King Frederik II transformed the site in 1574, funding towers, copper roofs, and sandstone ornaments entirely through Sound Dues revenue. That Renaissance architecture earned the castle its new name — Kronborg, meaning "Crown Castle." After a devastating 1629 fire, Christian IV rebuilt it with Baroque flourishes.
Post-1923 castle restoration returned it to that dual grandeur. UNESCO recognized it in 2000, and it remains open to visitors today. The castle's dramatic coastal setting also inspired Shakespeare to use it as the backdrop for Hamlet, earning Kronborg the enduring nickname Hamlet's Castle. Around 1.8 million ships passed through the Sound during the entire period that toll collection was in operation.

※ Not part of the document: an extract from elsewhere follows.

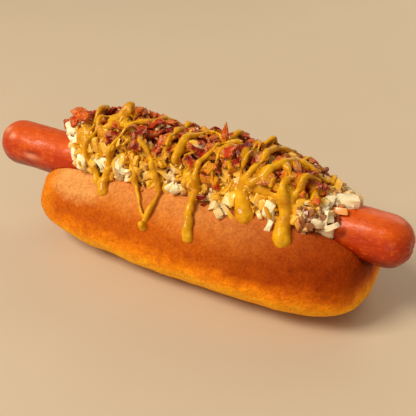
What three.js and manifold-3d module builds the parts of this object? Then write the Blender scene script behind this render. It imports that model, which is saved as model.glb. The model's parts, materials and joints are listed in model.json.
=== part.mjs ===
/**
 * A loaded hot dog. A long frankfurter lies in the groove of a soft bun that is split along its
 * top, chopped onion is heaped on the frankfurter and pushed in between the lips of the bun,
 * crumbled bacon covers the onion, and mustard runs over the heap in a zigzag, with long drips
 * down the near side of the bun.
 *
 * Units are millimetres, +Z is up. X runs along the frankfurter and -Y is the near side. The
 * origin is under the middle of the whole, on the surface that the bun rests on.
 */
import * as THREE from "three";
import { mergeVertices } from "three/addons/utils/BufferGeometryUtils.js";
import Module from "manifold-3d";

// ---- Driving dimensions, mm ----

/** Air left between neighbouring pieces, and the size of the slivers that a cut may leave. */
const GAP = 0.35;
const FINEST_FACET = 0.05;

/** The frankfurter: tip to tip, its half thickness, and its axis above the table. */
const SAUSAGE_LENGTH = 215.6;
const SAUSAGE_RADIUS = 11.5;
const SAUSAGE_AXIS_HEIGHT = 38;
/** How far it sways sideways along its length, and how much its left end narrows. */
const SAUSAGE_SWAY = 0.9;
const SAUSAGE_TAPER = 0.4;
/** How deep the pucker at each tip goes. */
const PUCKER_DEPTH = 0.9;

/** The bun's outer form, and how far its middle lies to the right of the frankfurter's. */
const BUN_LENGTH = 168.5;
const BUN_WIDTH = 73;
const BUN_HEIGHT = 47.5;
const BUN_SHIFT = 7.6;
/** Height of the bun's widest line, and how far its round underside is pressed flat. */
const BUN_WAIST_HEIGHT = 20;
const BUN_PRESSED = 1.2;
/** Powers of the bun's outline: across, in plan, along the crown and along the underside. */
const BUN_SECTION_POWER = 2.1;
const BUN_PLAN_POWER = 4;
const BUN_CROWN_POWER = 3.2;
const BUN_BASE_POWER = 4.5;
/** The left end is slimmer and its underside rounder: its share of the width, and its power. */
const BUN_LEFT_SLIMNESS = 0.86;
const BUN_LEFT_BASE_POWER = 2.8;
/** The groove: how far each lip stands off the frankfurter in the middle of the bun. */
const GROOVE_SPREAD = 4.2;
const GROOVE_LIP_HEIGHT = 44;
/** Over the lips the cut runs on to a height clear of the bun, and flares out on the way. */
const GROOVE_TOP = 90;
const GROOVE_FLARE = 9;

/** The heap: where it starts and ends, its half width and its height over the axis. */
const HEAP_LEFT = -66;
const HEAP_RIGHT = 79;
const HEAP_HALF_WIDTH = 17.5;
const HEAP_FOOT = 7;
const HEAP_SECTION_POWER = 2.3;
/** How deep the onion reaches down between the lips and the frankfurter. */
const HEAP_ROOT_HEIGHT = 41;
/** Height of the heap's core above the frankfurter's axis, at places along it. */
const HEAP_CREST = [
  [-66, 16],
  [-60, 21.5],
  [-50, 25.5],
  [-34, 29.5],
  [-10, 27.5],
  [20, 27],
  [44, 26.5],
  [58, 20.5],
  [69, 15],
  [79, 11.5],
];
/** How far each end of the heap narrows in plan: its length, and the share of width left. */
const HEAP_LEFT_ROUND = 20;
const HEAP_RIGHT_ROUND = 12;
const HEAP_END_SHARE = 0.3;
/** Thickness of the bacon over the onion at the crest, and where along the heap it lies. */
const BACON_DEPTH = 9;
const BACON_LEFT = -62;
const BACON_RIGHT = 67;
/** Over what length inside, and from how far outside, the bacon thins out at each end. */
const BACON_THINNING = 12;
const BACON_FRINGE = 4;
/** How deep the bacon's even layer lies under the tops of its crumbs. */
const BACON_SUNK = 2;
/** Share of a layer's depth by which the layer below it is narrower. */
const SINK_SIDEWAYS = 0.12;
/** How far the bacon's even layer stays over the onion's. */
const BACON_BED = 1.1;
/** Angle round the heap, from the far side over the top, at which the bacon starts and ends. */
const BACON_FROM = 40;
const BACON_TO = 138;

/** Chopped onion: edge lengths, and the pitch of its pieces along and round the heap. */
const ONION_SIZE = [6.4, 4.6, 3.6];
const ONION_PITCH = 9.4;
/** Crumbled bacon, the same. */
const BACON_SIZE = [8.6, 6.2, 5];
const BACON_PITCH = 10.6;

/** Chopped pieces: how far they tilt, in radians, and how uneven and disordered they are. */
const CHIP_TILT = 1.1;
const CHIP_UNEVENNESS = 0.28;
const CHIP_DISORDER = 0.35;
/** By how many degrees a piece may lie off its row, and its smallest and largest scale. */
const ROW_DISORDER = 8;
const CHIP_SCALES = [0.72, 1.22];
/** A crumb of bacon is left out where more of it than this, in mm3, would lie in the onion. */
const MOST_TOUCHING = 8;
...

Why the Baltic's Energy and Military Routes Run Through Denmark
The same geography that let Danish kings collect tolls from passing ships now positions the country as a pivot point for European energy. Over 60,000 ships annually pass through Baltic chokepoints near Denmark, sharing lanes with undersea energy corridors that carry offshore wind power across borders.

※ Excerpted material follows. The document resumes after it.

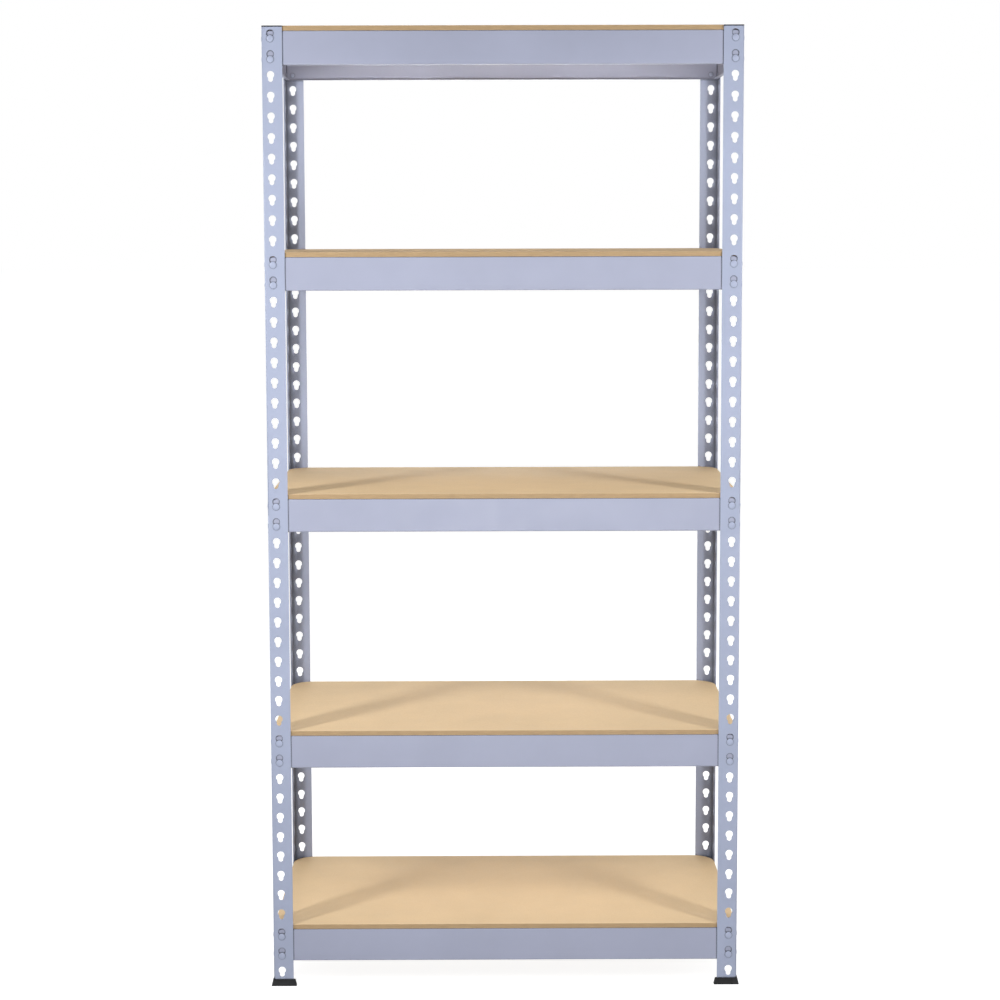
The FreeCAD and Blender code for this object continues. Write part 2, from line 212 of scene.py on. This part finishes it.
def moulded_plastic(name, colour):
    """Matt black moulding with a fine spark texture and dusty patches."""
    material, tree, shader = new_material(name)
    space = object_space(tree)
    patches = noise(tree, space, scale=60.0, detail=5.0, roughness=0.6)
    dust = remap(tree, patches, (0.5, 0.75), (0.0, 0.35))
    tree.links.new(mix(tree, dust, colour, DUST), shader.inputs["Base Color"])
    rough = noise(tree, space, scale=180.0, detail=3.0)
    tree.links.new(full_range(tree, rough, (0.45, 0.62)), shader.inputs["Roughness"])
    shader.inputs["Specular IOR Level"].default_value = 0.2
    spark = noise(tree, space, scale=1500.0, detail=2.0)
    bump(tree, shader, spark, strength=0.2, distance=0.3 * MM)
    return material


upright_paint = powder_coat("upright_paint", (0.375, 0.418, 0.560), fold_shade=0.72)
beam_paint = powder_coat("beam_paint", (0.370, 0.394, 0.519))
# The dark coat on the uprights' bevelled rims is painted shade that outlines their edges and keyholes.
rim_shade_paint = powder_coat("rim_shade_paint", (0.160, 0.175, 0.235))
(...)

Bornholm's energy island illustrates this perfectly:
- A 245 km cable connects the island's 3 GW wind hub directly to Denmark.
- A 470 km cable links it to Germany, carrying up to 2 GW.

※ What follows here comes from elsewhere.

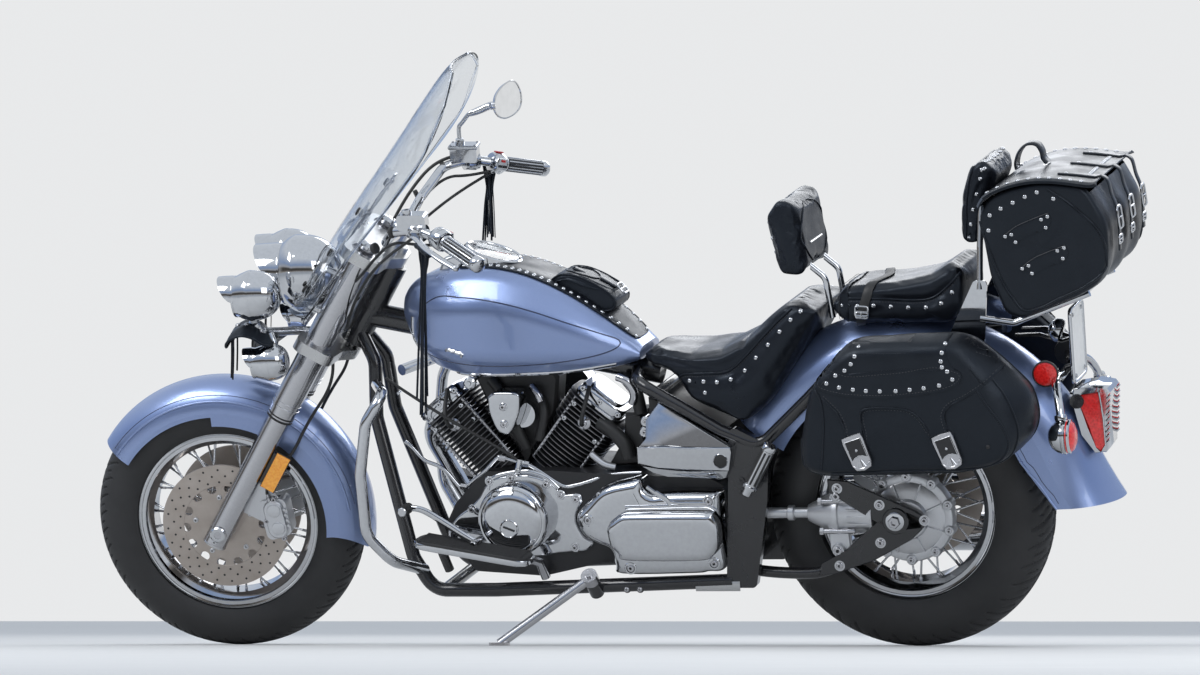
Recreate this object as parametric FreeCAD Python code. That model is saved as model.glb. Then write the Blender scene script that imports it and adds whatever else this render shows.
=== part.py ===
import FreeCAD, Part
import math
import os
from types import SimpleNamespace

from FreeCAD import Placement, Rotation, Vector

# A large shaft-drive cruiser with a finned V-twin, parked on its side stand.
# Every piece is drawn on the upright machine in millimetres: X runs rearward from the rear
# axle, Y to the rider's right and Z up from the floor. The steered group is drawn with the
# wheel straight ahead. Placements then turn the fork, lean the whole machine on its stand
# and bring the middle of its footprint to the origin.

os.makedirs("parts", exist_ok=True)
doc = FreeCAD.newDocument("cruiser_motorcycle")
sheet = doc.addObject("Spreadsheet::Sheet", "sizes")

# columns: alias, value in millimetres or degrees, what it is
driving_sizes = [
    ("wheelbase", 1645, "between the axles, wheel straight ahead"),
    ("rake", 33, "steering head from the vertical"),
    ("trail", 132, "steering axis ahead of the front contact, on the floor"),
    ("fork_offset", 63.6, "fork legs ahead of the steering axis"),
    ("lean_angle", 15, "machine leaning left on its stand"),
    ("steer_angle", 9.5, "fork turned left as it is parked"),
    ("footprint_mid_x", -720.9, "middle of the outer box, from the rear axle"),
    ("footprint_mid_y", -215, "middle of the outer box, across"),
    ("seat_gap", 0.3, "between pieces that seat on each other"),
    ("swing_gap", 6, "between pieces that move past each other"),
    ("front_tyre_radius", 320, "outer radius"),
    ("front_tyre_half", 65, "half width and crown radius"),
    ("front_rim_radius", 215, "flange"),
    ("front_rim_half", 47, "half width over the flanges"),
    ("rear_tyre_radius", 326, "outer radius"),
    ("rear_tyre_half", 82, "half width and crown radius"),
    ("rear_rim_radius", 203, "flange"),
    ("rear_rim_half", 58, "half width over the flanges"),
    ("spoke_radius", 2.4, "wire spoke"),
    ("hub_radius", 33, "barrel of both hubs"),
    ("axle_radius", 12, "both axles"),
    ("axle_bore_radius", 6, "hole through the rear axle"),
    ("disc_thickness", 4.5, "all three brake discs"),
    ("front_disc_radius", 149, "outer radius"),
    ("rear_disc_radius", 141, "outer radius"),
    ("front_disc_y", 76, "middle plane, each side"),
    ("rear_disc_y", 98, "middle plane, right side"),
    ("leg_y", 115, "fork leg centre, each side"),
    ("slider_radius", 28, "lower fork leg"),
    ("cover_radius", 33, "fork cover above the slider"),
    ("slider_length", 350, "axle to the top of the slider"),
    ("fork_length", 752, "axle to the top yoke"),
    ("yoke_thickness", 26, "both yokes"),
    ("lower_yoke", 500, "axle to the lower yoke along the leg"),
    ("stem_radius", 15, "steering stem"),
    ("head_radius", 33, "steering head tube"),
    ("rail_radius", 16, "cradle tubes"),
    ("seat_rail_radius", 14, "tubes under the seat"),
    ("cradle_y", 130, "lower rail centre, each side"),
    ("backbone_radius", 28, "tube under the fuel tank"),
    ("bar_radius", 11, "handlebar tube"),
    ("grip_radius", 17, "hand grip"),
    ("fender_sheet", 3, "sheet of both fenders"),
    ("front_fender_half", 81.5, "half width"),
    ("rear_fender_half", 110, "half width"),
    ("fin_radius", 76, "cylinder fins"),
    ("barrel_radius", 56, "cylinder between the fins"),
    ("vee_half_angle", 39.5, "each cylinder from the vertical"),
    ("crank_x", -890, "crankshaft"),
    ("crank_z", 352, "crankshaft"),
    ("tank_half", 150, "half width of the fuel tank"),
    ("seat_half", 150, "half width of the rider seat"),
    ("pillion_half", 118, "half width of the passenger seat"),
    ("bag_inner_y", 195, "saddlebag back, each side"),
    ("bag_outer_y", 340, "saddlebag face, each side"),
    ("bag_wall", 6, "leather and board of the bags"),
    ("trunk_half", 218, "half width of the trunk"),
    ("lid_gap", 0.6, "between a lid and its bag"),
    ("screen_sheet", 4, "windshield"),
    ("screen_half", 245, "half width of the windshield"),
    ("board_inner_y", 215, "floorboard, inner edge"),
    ("board_outer_y", 330, "floorboard, outer edge"),
    ("stand_radius", 11, "side stand leg"),
    ("stand_pivot_x", -715, "side stand pivot"),
    ("stand_pivot_y", -178, "side stand pivot"),
    ("stand_pivot_z", 205, "side stand pivot"),
    ("stand_foot_x", -900, "middle of the foot, on the floor"),
    ("stand_foot_y", -316, "middle of the foot, on the floor, machine leaning"),
]
for row, (alias, value, note) in enumerate(driving_sizes, start=1):
    sheet.set("A%d" % row, alias)
    sheet.set("B%d" % row, str(value))
    sheet.set("C%d" % row, note)
    sheet.setAlias("B%d" % row, alias)
doc.recompute()
dim = SimpleNamespace(**{alias: float(sheet.get(alias)) for alias, value, note in driving_sizes})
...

- Both connections form part of broader EU energy highways, backed by a €645 million grant.
Denmark's position transforms Baltic wind into a shared European resource, powering five million households while accelerating the continent's shift away from fossil fuels. The offshore wind farms supplying Bornholm's hub are located approximately 15 km south-southwest of the island's coast, close enough to be visible yet far enough to harvest open-sea winds efficiently. Bornholm sits at the center of 93 GW potential offshore wind power, making it a uniquely strategic location for harvesting and distributing clean energy across the Baltic region.